## Start
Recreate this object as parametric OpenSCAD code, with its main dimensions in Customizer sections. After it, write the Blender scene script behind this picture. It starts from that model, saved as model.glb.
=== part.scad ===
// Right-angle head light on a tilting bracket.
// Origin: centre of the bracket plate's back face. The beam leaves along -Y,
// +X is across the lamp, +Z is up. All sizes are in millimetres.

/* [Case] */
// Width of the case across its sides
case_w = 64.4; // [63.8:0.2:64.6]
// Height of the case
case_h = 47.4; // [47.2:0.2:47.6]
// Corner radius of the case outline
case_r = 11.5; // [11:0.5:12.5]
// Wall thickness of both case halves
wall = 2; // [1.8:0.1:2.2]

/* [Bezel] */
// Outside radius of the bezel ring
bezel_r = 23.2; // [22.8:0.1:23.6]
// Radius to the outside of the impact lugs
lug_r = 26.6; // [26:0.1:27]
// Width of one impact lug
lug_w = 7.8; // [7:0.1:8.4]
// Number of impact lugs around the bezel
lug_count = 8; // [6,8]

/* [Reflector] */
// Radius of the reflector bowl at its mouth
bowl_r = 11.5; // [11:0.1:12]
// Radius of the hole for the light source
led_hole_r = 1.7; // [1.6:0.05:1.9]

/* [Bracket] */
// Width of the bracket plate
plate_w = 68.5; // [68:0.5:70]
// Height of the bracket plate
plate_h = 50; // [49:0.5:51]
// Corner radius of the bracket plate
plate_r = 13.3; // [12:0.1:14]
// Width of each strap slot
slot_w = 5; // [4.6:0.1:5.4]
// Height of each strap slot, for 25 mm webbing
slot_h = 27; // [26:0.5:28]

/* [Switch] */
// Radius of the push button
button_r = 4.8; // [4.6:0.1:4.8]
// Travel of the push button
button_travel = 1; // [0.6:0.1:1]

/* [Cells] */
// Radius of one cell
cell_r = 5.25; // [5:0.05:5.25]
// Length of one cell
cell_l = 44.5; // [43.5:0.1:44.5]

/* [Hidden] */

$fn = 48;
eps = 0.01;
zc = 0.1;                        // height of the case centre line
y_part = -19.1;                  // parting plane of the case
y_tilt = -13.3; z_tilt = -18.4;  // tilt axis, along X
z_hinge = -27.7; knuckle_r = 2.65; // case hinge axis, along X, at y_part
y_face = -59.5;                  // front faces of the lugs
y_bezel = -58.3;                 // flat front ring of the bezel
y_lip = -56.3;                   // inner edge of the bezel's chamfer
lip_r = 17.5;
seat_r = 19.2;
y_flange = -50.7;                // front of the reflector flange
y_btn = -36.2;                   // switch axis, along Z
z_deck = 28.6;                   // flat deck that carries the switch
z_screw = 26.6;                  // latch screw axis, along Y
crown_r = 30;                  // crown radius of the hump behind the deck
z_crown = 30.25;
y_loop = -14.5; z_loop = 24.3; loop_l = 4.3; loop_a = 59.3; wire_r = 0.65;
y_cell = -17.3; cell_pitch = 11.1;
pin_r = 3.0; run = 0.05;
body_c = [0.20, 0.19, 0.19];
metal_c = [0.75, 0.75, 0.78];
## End
[Exercise] Everything in the listing above should be restated exactly.

[Written solution]
Recreate this object as parametric OpenSCAD code, with its main dimensions in Customizer sections. After it, write the Blender scene script behind this picture. It starts from that model, saved as model.glb.
=== part.scad ===
// Right-angle head light on a tilting bracket.
// Origin: centre of the bracket plate's back face. The beam leaves along -Y,
// +X is across the lamp, +Z is up. All sizes are in millimetres.

/* [Case] */
// Width of the case across its sides
case_w = 64.4; // [63.8:0.2:64.6]
// Height of the case
case_h = 47.4; // [47.2:0.2:47.6]
// Corner radius of the case outline
case_r = 11.5; // [11:0.5:12.5]
// Wall thickness of both case halves
wall = 2; // [1.8:0.1:2.2]

/* [Bezel] */
// Outside radius of the bezel ring
bezel_r = 23.2; // [22.8:0.1:23.6]
// Radius to the outside of the impact lugs
lug_r = 26.6; // [26:0.1:27]
// Width of one impact lug
lug_w = 7.8; // [7:0.1:8.4]
// Number of impact lugs around the bezel
lug_count = 8; // [6,8]

/* [Reflector] */
// Radius of the reflector bowl at its mouth
bowl_r = 11.5; // [11:0.1:12]
// Radius of the hole for the light source
led_hole_r = 1.7; // [1.6:0.05:1.9]

/* [Bracket] */
// Width of the bracket plate
plate_w = 68.5; // [68:0.5:70]
// Height of the bracket plate
plate_h = 50; // [49:0.5:51]
// Corner radius of the bracket plate
plate_r = 13.3; // [12:0.1:14]
// Width of each strap slot
slot_w = 5; // [4.6:0.1:5.4]
// Height of each strap slot, for 25 mm webbing
slot_h = 27; // [26:0.5:28]

/* [Switch] */
// Radius of the push button
button_r = 4.8; // [4.6:0.1:4.8]
// Travel of the push button
button_travel = 1; // [0.6:0.1:1]

/* [Cells] */
// Radius of one cell
cell_r = 5.25; // [5:0.05:5.25]
// Length of one cell
cell_l = 44.5; // [43.5:0.1:44.5]

/* [Hidden] */

$fn = 48;
eps = 0.01;
zc = 0.1;                        // height of the case centre line
y_part = -19.1;                  // parting plane of the case
y_tilt = -13.3; z_tilt = -18.4;  // tilt axis, along X
z_hinge = -27.7; knuckle_r = 2.65; // case hinge axis, along X, at y_part
y_face = -59.5;                  // front faces of the lugs
y_bezel = -58.3;                 // flat front ring of the bezel
y_lip = -56.3;                   // inner edge of the bezel's chamfer
lip_r = 17.5;
seat_r = 19.2;
y_flange = -50.7;                // front of the reflector flange
y_btn = -36.2;                   // switch axis, along Z
z_deck = 28.6;                   // flat deck that carries the switch
z_screw = 26.6;                  // latch screw axis, along Y
crown_r = 30;                  // crown radius of the hump behind the deck
z_crown = 30.25;
y_loop = -14.5; z_loop = 24.3; loop_l = 4.3; loop_a = 59.3; wire_r = 0.65;
y_cell = -17.3; cell_pitch = 11.1;
pin_r = 3.0; run = 0.05;
body_c = [0.20, 0.19, 0.19];
metal_c = [0.75, 0.75, 0.78];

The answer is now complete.